Posted by: Dirk | February 28, 2008

(Book review) Economics – A Very Short Introduction

Partha Dasgupta has published a new book in the Short Introductions series of OUP. 160 tiny pages, that must have been an ambitious target. Dasgupta is an economist with an international reputation, so the choice of OUP is quite logical. Dasgupta takes a problem-oriented approach in this little book. The main theme are two girls, Becky in the US and Desta in Ethiopia. Their lives are very different, and it is these differences that Dasgupta focuses on. Why are some people rich and some poor? This is the main question in the background throughout the whole book. Dasgupta focuses on institutions a lot and the chapters are fitted to that line of argument rather than into the traditional macro/micro, theory/empirics divide. Hence some economist’s might complain that the first chapter, Macroeconomic history, is too short and does not include what one would expect there (central banks, exchange and interest rates, Keynes and Friedman). However, this is an introduction to Economics, and a short one, too.

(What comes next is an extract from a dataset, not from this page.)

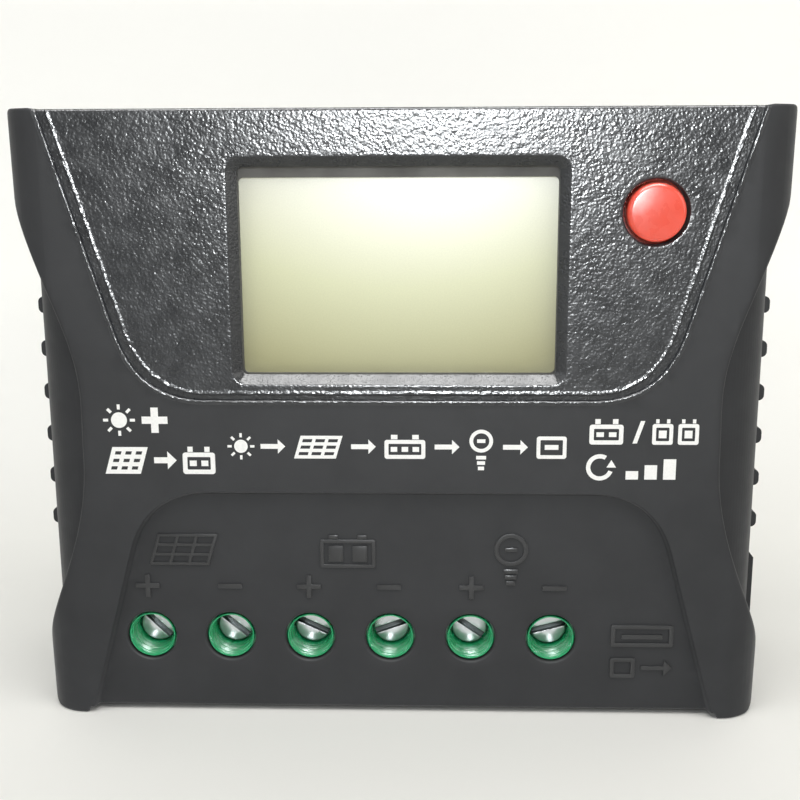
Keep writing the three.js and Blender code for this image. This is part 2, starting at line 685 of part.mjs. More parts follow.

I think it’s fair enough to guide the user through different topics that are of interest today and where economists have something to say. The last chapters are named Sustainable economic development and Social well-being and democratic government. The book is certainly more exciting than the average Econ 101 lecture. It is no substitute for it, as the title already makes clear. For non-economists, it is a good book to get to know ‘us’. Recommended.